Friday, December 07, 2012

Corporate Whiners Ignore Real Problems

American corporations love to whine about the tax rates they normally find some way not to pay. They claim they cannot compete with foreign corporations because of these high tax rates. If you actually believe that argument, then you have been watching Fox news far too much. While the top tax rates for corporations are among the highest in the developed world, almost no corporation actually pays those rates (thanks to subsidies, loopholes, deductions, and foreign tax havens). The truth is that the actual tax rate paid by American corporations is the lowest in the developed world.

And while I don't think any American corporations are having trouble competing with foreign corporations, there are two advantages the foreign corporations do have over American corporations -- executive salaries and universal government-run health insurance.

The chart above highlights the first of these reasons. Executive salaries are way too large and out of any reasonable proportion to worker wages. In most developed nations, the ratio of executive salaries (for CEOs) ranges from 11-1 (in Japan) to 22-1 (in Great Britain). In the United States, this ratio is 475-1 (meaning the average CEO makes $475 for every $1 paid to the company's average worker. Of course, this brings up the argument over whether the U.S. ratio is so out of whack because CEOs are overpaid or because American workers are underpaid. I suspect it is some of both, but it needs to be fixed.

The second advantage that foreign corporations have over American corporations is that they do not have to provide health insurance for their employees. While they may have to pay some into their country's government run universal health insurance system (which not only their workers, but all citizens qualify for), it is nowhere near as much as American corporations have to pay for private insurance contracts.

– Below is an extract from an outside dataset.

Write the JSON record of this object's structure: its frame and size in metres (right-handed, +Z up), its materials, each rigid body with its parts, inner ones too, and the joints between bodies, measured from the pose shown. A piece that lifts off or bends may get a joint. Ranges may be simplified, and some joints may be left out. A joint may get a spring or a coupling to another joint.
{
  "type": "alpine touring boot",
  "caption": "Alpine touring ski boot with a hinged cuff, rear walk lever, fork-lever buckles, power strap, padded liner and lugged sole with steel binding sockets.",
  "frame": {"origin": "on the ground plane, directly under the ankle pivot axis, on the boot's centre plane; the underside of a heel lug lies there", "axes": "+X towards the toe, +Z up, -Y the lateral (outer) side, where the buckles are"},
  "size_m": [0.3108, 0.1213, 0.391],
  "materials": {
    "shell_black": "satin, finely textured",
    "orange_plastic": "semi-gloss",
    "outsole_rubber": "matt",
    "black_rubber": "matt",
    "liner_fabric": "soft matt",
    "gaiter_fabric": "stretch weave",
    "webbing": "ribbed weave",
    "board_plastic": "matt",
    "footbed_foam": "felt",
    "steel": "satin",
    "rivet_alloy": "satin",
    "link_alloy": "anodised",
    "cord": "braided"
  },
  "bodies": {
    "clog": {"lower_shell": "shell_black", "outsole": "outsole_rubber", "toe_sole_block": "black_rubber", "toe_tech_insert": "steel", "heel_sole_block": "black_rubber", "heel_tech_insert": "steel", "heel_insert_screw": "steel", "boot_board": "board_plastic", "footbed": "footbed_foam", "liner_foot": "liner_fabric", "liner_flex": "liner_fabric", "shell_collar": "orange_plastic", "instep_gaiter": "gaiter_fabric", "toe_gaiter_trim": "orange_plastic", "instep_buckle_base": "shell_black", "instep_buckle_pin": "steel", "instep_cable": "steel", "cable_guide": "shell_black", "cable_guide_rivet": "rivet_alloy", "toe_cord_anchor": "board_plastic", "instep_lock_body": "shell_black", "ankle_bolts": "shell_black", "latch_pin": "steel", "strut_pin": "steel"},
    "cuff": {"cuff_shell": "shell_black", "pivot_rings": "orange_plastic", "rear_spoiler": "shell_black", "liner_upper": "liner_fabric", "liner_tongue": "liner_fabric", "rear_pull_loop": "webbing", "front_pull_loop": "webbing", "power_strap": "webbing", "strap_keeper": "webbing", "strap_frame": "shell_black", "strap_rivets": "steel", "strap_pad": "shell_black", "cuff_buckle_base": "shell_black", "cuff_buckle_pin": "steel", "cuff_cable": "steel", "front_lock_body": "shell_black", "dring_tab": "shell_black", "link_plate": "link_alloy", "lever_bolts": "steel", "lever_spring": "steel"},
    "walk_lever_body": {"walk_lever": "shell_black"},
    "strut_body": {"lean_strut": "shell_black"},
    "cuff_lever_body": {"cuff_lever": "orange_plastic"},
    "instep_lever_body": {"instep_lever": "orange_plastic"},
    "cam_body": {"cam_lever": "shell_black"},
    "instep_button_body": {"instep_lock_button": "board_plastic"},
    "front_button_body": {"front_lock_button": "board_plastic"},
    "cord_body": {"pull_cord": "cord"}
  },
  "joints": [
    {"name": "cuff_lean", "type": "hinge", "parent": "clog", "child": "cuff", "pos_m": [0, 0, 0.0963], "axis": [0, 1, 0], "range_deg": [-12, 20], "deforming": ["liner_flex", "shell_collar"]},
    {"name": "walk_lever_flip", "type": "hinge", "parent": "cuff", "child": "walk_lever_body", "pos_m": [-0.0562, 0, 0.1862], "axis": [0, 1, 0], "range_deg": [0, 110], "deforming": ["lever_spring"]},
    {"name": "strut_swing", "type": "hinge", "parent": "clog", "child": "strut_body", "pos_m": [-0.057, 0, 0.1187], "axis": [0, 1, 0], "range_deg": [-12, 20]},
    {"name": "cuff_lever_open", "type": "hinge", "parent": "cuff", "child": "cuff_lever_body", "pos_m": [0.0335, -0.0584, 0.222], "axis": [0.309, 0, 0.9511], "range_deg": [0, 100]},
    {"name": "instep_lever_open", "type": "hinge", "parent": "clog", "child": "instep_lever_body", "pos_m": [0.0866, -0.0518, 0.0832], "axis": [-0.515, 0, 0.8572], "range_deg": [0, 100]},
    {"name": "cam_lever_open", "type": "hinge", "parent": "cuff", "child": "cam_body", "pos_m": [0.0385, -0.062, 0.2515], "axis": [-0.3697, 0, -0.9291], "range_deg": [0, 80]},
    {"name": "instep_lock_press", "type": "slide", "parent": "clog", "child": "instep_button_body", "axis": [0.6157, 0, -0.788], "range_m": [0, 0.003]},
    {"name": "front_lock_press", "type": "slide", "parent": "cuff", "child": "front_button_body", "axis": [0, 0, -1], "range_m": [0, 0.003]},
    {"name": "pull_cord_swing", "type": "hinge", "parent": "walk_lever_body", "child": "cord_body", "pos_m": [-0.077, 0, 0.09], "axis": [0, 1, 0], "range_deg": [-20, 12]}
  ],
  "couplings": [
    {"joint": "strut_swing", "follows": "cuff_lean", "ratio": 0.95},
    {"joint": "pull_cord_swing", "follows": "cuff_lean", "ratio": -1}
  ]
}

I am still amazed that American corporations (and other businesses) didn't fight for the establishment of a single-payer government-run health insurance system (like Medicare) for all citizens. They could be saving a ton of money -- most of the money they now spend on private health insurance for workers.

But the simpletons running American corporations are really interested in solving the real problems of American corporations. It's far easier to just whine about taxes (which they have no intention of paying anyway).

1 comment:

  1. Actually, in many of the above countries companies *do* pay for their worker's health care. For example, Germany is similar to ObamaCare with the (sadly non-existent) public option in that companies pay worker's health insurance (either public wellness fund for the given industry or private health insurance, Germany has both), with a separate Medicare-style wellness fund for the unemployed / disabled / students. What they don't have are the ridiculously high healthcare expenses of the United States because they regulate their healthcare industry to prevent doctors from saying "Your money, or your life!" to people with life-threatening illnesses. Here in the US, family doctors who treat everyday illnesses make less money than I do as a software engineer, while cancer and heart specialists make millions just by virtue of being able to say "your money, or your life, which one do you care more about?" Which is just plain wrong, and isn't allowed anywhere in the civilized world other than the United States. Which, BTW, doesn't result in shortages of doctors -- the USA is something like #12 in the world in the number of doctors per population. Hmm...

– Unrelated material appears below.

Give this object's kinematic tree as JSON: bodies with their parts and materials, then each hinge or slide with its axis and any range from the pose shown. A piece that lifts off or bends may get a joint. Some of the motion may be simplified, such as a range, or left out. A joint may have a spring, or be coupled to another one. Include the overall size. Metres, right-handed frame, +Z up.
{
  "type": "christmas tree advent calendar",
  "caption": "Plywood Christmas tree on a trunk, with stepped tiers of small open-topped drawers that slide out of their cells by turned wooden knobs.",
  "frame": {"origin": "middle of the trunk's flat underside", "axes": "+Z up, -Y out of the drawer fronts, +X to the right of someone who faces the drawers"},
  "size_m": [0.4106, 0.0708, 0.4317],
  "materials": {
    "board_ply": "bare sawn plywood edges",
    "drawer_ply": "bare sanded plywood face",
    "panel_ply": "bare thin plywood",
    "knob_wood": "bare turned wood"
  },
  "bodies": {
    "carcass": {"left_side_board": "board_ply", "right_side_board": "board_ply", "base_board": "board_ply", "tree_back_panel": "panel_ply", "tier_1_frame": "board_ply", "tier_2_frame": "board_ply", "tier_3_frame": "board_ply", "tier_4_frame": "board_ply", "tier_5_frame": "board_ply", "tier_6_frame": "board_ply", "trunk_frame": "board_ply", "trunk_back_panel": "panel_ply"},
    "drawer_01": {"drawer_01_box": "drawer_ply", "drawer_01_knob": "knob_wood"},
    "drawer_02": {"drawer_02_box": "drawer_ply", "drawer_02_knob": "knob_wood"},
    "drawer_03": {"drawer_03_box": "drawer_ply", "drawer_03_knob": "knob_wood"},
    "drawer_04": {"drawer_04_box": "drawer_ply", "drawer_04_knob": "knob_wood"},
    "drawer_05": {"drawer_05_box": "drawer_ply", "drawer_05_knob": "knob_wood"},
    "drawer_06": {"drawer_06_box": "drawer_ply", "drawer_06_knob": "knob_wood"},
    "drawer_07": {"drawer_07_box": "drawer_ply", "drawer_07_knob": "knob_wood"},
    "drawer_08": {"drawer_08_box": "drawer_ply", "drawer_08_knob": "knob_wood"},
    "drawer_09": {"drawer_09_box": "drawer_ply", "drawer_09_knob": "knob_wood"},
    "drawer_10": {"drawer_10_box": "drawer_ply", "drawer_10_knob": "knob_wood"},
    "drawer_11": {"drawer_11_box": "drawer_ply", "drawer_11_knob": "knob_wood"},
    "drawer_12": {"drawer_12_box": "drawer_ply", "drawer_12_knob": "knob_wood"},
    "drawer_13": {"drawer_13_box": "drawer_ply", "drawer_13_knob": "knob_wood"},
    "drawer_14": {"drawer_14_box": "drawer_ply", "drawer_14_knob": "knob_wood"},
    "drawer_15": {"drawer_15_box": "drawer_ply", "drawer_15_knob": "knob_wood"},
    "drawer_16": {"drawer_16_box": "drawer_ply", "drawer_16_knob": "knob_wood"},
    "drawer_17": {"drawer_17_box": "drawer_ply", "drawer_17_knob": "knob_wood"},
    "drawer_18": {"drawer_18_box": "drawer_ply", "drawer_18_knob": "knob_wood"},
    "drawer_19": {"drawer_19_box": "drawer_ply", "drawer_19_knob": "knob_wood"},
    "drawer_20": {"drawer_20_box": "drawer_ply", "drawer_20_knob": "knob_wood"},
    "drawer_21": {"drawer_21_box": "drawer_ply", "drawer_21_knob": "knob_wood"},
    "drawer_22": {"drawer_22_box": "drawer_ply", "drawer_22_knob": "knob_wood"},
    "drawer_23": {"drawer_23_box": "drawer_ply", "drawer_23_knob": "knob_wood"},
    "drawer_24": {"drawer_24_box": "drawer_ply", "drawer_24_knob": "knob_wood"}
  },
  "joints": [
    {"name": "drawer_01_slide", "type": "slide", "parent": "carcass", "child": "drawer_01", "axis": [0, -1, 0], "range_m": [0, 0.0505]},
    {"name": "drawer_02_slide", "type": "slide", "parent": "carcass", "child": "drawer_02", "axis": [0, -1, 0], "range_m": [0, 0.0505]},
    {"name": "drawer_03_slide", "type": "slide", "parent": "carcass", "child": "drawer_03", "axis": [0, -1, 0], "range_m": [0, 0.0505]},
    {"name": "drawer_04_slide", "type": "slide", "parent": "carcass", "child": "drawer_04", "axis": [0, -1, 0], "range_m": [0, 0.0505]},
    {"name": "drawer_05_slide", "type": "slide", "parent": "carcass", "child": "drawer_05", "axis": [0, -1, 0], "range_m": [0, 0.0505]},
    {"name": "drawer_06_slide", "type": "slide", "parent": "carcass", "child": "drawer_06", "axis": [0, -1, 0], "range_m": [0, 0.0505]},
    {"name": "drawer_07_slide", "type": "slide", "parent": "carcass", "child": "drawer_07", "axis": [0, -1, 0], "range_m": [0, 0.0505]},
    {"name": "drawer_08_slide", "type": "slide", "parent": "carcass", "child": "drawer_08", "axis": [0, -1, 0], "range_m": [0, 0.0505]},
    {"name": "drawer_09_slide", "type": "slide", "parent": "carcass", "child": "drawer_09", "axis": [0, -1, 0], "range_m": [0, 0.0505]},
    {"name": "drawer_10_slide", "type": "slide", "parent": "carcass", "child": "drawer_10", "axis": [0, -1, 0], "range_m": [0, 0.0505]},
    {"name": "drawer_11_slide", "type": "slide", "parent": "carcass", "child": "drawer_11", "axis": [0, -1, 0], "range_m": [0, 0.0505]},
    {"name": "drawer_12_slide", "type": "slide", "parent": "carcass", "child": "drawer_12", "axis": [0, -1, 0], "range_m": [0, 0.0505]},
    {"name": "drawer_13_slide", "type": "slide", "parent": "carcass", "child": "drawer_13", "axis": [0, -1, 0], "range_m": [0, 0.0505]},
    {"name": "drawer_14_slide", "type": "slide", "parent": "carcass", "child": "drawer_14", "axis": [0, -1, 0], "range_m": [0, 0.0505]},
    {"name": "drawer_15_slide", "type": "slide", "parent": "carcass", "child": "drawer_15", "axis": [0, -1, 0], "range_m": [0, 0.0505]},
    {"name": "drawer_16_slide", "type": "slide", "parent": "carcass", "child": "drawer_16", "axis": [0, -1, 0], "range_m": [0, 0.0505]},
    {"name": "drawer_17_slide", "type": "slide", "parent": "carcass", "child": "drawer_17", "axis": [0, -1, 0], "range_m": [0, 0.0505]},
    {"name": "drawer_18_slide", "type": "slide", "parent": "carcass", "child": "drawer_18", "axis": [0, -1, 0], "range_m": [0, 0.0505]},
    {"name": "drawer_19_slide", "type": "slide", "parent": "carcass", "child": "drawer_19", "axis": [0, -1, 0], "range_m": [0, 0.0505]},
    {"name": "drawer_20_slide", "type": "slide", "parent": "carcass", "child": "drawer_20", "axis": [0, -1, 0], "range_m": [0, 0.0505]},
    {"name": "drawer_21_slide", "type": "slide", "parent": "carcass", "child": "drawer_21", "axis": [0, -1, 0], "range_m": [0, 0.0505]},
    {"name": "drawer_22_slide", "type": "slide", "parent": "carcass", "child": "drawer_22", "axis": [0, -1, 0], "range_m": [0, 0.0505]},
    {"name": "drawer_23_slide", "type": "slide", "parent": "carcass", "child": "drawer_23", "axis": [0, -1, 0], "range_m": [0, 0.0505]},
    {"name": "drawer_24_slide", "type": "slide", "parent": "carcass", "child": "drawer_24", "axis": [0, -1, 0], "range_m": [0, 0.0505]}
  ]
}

    And of course health care corporations, drug companies, etc.... only in the USA are they allowed to make trillions by literally saying "your money or your life" to people. The point being that you can no more have a free market in health care than you can have in muggings, because as with a mugging, you have only one life, and if someone says hand them all your money or you die, that's not a market -- that's a crime. And should be treated as such via regulation -- as in every other civilized country on the planet.